Hoje, a universidade parece mais um ritual do que um caminho. Tu vais porque é o que se espera. Entrar, pagar, estudar, formar. A questão é: formar para quê? Para quem? O mercado não mais aceita amadores, está  a pedir competências, mas a faculdade está a servir fotocópias. Te enchem de PowerPoint, bibliografia estrangeira e exames de escolha múltipla, e depois soltam-te na rua como se fosses produto acabado. Mas produto de quê? De um curso que ninguém quer? De um saber que ninguém usa? De professores que não tem noção do mercado e te ensinam a partir de manuais desactualizados? De currículos montados para impressionar reitores e não para resolver problemas reais?

Estamos a formar gente que sabe dizer tudo, mas nada sabe fazer. Que pode explicar o ciclo de vida de uma organização, mas não consegue resolver uma reclamação de cliente. Que tem média de 17 valores, mas não sabe trabalhar em equipa, liderar, pensar. É duro? É. Mas é verdade. A juventude está a sair da escola despreparada para a vida. E a culpa não é só dela. Vivemos num País onde se confunde diploma com competência. Onde se acredita que estar formado é o mesmo que estar pronto. Mas não é. Um diploma é só papel. O que vale é o que sabes fazer com ele. E, infelizmente, a maioria não sabe. Porque a faculdade não ensinou. Porque o docente não exigiu. Porque o sistema está preocupado com estatísticas de graduação, não com impacto social ou empregabilidade.

Pior ainda: a juventude começa a perceber isso tarde demais. Depois do estágio não remunerado. Depois da terceira entrevista que não deu em nada. Depois do voluntariado disfarçado que só encheu o bolso do patrão. Aí sim, a ficha cai. E o desespero começa. E o discurso muda: “Talvez devias empreender”, dizem. Como se empreender fosse apertar um botão. Como se tivéssemos financiamento, rede de apoio, estrutura. Como se viver de sonhos fosse suficiente para pagar contas. Entretanto, os pais continuam a pagar propinas, a dizer ao vizinho “o meu filho está a estudar na faculdade tal”, como se isso fosse selo de qualidade. E as instituições de ensino continuam a abrir vagas, a inventar cursos com nomes que nem os empregadores entendem. E o País continua a empurrar jovens para um abismo, com um sorriso institucional nos lábios.

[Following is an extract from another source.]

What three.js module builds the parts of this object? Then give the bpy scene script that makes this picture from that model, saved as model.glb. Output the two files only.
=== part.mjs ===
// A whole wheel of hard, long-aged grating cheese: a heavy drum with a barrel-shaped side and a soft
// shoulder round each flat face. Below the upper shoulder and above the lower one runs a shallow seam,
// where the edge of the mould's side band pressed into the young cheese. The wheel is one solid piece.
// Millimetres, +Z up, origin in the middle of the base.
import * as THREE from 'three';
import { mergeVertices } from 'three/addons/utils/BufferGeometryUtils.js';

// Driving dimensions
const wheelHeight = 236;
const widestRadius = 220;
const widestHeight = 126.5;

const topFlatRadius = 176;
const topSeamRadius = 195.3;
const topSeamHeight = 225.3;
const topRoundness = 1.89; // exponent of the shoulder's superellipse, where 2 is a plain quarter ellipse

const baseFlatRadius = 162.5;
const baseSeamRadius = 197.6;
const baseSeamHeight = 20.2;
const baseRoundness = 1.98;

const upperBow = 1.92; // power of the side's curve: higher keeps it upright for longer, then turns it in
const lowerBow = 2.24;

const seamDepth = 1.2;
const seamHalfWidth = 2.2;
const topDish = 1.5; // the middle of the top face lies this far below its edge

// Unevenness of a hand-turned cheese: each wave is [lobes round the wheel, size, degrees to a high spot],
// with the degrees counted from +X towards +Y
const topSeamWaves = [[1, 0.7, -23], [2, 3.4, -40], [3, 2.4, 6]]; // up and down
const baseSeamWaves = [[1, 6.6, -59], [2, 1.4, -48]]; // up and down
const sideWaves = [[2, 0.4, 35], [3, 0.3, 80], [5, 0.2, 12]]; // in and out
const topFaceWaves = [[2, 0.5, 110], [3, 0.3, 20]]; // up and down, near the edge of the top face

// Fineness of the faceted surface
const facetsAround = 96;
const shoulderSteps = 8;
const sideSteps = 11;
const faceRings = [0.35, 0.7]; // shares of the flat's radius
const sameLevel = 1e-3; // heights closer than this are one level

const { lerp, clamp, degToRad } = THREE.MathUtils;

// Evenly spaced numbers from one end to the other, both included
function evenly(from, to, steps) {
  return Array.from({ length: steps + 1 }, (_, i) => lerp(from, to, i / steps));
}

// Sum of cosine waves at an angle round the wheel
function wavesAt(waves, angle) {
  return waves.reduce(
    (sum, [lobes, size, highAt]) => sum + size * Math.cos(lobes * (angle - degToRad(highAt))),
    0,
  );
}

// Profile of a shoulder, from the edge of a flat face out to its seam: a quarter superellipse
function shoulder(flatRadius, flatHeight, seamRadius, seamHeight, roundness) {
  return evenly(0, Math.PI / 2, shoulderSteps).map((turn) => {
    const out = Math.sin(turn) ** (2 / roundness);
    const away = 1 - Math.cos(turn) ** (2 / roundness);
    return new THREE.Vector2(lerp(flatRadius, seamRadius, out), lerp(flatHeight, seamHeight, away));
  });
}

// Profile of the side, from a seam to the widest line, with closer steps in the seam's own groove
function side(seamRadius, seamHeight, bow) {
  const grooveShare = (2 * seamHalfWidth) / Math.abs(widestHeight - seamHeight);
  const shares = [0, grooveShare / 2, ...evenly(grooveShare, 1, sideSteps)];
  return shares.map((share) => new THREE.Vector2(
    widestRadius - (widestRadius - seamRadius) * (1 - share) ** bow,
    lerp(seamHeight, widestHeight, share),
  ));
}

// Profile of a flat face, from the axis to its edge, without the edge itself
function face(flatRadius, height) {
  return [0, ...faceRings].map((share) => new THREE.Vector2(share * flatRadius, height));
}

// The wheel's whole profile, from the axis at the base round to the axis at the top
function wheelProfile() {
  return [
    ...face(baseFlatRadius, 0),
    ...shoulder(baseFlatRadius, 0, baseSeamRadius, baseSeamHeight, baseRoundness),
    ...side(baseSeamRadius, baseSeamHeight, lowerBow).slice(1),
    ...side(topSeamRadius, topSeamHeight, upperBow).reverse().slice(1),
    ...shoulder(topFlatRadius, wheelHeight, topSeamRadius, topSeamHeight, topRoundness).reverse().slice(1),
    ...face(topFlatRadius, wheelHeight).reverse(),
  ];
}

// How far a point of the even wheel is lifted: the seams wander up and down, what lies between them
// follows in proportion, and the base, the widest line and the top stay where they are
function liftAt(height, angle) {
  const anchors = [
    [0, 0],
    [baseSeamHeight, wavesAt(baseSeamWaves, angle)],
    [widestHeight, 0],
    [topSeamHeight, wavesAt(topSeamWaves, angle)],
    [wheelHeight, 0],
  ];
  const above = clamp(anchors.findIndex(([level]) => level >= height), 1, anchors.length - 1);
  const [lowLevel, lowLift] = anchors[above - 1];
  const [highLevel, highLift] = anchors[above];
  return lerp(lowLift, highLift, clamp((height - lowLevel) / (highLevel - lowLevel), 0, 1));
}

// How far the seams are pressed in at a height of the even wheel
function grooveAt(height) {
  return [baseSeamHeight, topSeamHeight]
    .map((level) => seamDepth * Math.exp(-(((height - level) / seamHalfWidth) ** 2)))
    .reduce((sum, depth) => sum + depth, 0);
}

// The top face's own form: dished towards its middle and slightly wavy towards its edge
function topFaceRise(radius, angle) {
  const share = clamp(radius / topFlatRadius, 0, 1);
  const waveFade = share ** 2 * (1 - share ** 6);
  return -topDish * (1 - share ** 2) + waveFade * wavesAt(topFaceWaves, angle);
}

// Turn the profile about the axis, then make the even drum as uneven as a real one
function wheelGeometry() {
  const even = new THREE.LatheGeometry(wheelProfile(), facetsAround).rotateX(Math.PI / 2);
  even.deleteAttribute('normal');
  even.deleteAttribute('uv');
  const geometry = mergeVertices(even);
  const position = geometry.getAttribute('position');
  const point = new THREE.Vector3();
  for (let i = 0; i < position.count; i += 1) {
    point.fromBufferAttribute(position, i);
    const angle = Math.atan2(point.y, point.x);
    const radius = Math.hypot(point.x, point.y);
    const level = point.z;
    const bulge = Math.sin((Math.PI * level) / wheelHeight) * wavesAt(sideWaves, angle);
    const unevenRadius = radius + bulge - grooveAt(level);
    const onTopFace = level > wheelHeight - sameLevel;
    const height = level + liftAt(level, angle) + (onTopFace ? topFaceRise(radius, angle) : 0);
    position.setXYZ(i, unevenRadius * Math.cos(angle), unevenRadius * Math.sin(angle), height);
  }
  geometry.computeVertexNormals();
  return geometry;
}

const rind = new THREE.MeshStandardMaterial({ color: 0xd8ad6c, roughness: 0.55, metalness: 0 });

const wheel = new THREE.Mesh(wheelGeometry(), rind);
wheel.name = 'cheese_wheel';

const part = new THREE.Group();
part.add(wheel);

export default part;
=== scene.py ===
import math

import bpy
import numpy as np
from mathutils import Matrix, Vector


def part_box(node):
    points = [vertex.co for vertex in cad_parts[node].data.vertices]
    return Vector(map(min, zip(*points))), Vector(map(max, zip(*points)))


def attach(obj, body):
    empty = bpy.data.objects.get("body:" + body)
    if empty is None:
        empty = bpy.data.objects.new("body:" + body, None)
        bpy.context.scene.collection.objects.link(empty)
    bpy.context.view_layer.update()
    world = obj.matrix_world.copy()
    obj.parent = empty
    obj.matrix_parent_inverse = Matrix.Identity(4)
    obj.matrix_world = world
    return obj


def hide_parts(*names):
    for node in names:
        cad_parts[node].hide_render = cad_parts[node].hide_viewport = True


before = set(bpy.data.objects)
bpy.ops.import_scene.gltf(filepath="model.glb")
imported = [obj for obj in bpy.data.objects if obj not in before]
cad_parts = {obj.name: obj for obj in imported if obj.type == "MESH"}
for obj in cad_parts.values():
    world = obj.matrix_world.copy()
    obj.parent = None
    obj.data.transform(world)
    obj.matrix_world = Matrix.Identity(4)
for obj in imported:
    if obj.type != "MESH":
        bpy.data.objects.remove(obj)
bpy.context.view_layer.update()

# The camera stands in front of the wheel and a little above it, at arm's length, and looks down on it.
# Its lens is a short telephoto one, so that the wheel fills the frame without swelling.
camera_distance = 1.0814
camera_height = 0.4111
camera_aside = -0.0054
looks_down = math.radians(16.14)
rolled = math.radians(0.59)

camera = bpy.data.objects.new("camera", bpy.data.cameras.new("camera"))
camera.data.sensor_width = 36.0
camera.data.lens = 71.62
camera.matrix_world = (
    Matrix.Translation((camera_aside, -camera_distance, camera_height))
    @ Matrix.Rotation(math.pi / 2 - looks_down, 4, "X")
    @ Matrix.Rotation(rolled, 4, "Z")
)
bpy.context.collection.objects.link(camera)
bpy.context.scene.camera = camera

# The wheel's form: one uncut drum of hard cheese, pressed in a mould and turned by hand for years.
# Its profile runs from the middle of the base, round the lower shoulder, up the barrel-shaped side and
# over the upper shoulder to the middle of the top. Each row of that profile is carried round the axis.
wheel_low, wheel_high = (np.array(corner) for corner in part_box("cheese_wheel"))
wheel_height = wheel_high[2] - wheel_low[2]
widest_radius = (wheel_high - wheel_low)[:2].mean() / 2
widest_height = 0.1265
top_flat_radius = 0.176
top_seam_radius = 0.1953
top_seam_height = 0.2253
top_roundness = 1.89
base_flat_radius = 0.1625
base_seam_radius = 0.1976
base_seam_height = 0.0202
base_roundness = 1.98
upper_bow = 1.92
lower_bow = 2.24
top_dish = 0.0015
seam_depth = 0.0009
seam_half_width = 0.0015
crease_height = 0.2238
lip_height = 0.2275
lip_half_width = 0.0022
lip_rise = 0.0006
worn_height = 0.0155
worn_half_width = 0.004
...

E nós, os jovens? Uns vão embora. Outros afundam-se em “formações complementares”. Outros, como eu, começam a gritar. Porque não dá mais para fingir que está tudo bem. Não está. Estamos a sair da escola sem saber como viver. Sem saber como negociar, como liderar, como resolver. Pior: sem saber o nosso valor. Não basta formar. É preciso preparar. Ensinar competências práticas. Ensinar a pensar, a agir, a adaptar. Ligar a academia à realidade. Abrir as universidades ao mundo real. Avaliar docentes não só por antiguidade, mas por relevância. Pôr o estudante em contacto com a vida, com os problemas do país, com os desafios que vai enfrentar. Formar para o agora, não para o mundo ideal dos livros.

E precisamos, sobretudo, de honestidade. De dizer ao jovem que não, não basta estudar. Que o mundo não vai abrir as pernas só porque tiraste um curso. Que o diploma é só o começo. Que tens de te mexer, de aprender fora da sala, de ganhar calo, de errar, de cair. E que ninguém te deve nada. Nem o Estado, nem a empresa, nem a sociedade. Sim, a faculdade é importante. Mas não é tudo. Não é mágica. Não é garantia. E o mais perigoso é continuar a empurrar jovens para esse engano. Porque depois de quatro anos de investimento, quando o mercado te vira as costas, o que fica é a frustração. É o sentimento de falha. E com isso, perde-se mais do que dinheiro: perde-se energia, perde-se tempo, perde-se fé.

Escrevo esta crônica porque estou no meio do fogo. Eu sou esse jovem com o diploma na mão e a mente cheia de dúvidas. E sei que não estou sozinho. Milhares estão comigo, à espera de uma oportunidade, de uma luz, de uma saída. Mas talvez tenhamos de ser nós a criar essa luz. A sair da fila. A quebrar a narrativa. A exigir um novo modelo de ensino. Um novo tipo de formação. Um novo respeito pelo nosso tempo, pela nossa inteligência, pelo nosso potencial.

Porque o que se passa hoje é crime. É uma máquina que consome juventude e caga frustração. Uma indústria de sonhos falhados. Um ciclo que precisa ser interrompido antes que seja tarde demais. Chega. É tempo de parar de fingir que o problema é o estudante. O problema está em cima. Está no topo. Está nas políticas, nos currículos, nas lideranças que nunca sentaram numa sala de aula real. Está nos reitores que não ouvem alunos. Está nos ministros que falam de juventude mas vivem rodeados de secretários.

Diploma na mão, mente vazia. Eis o retrato de uma geração que acreditou no sistema e levou uma rasteira.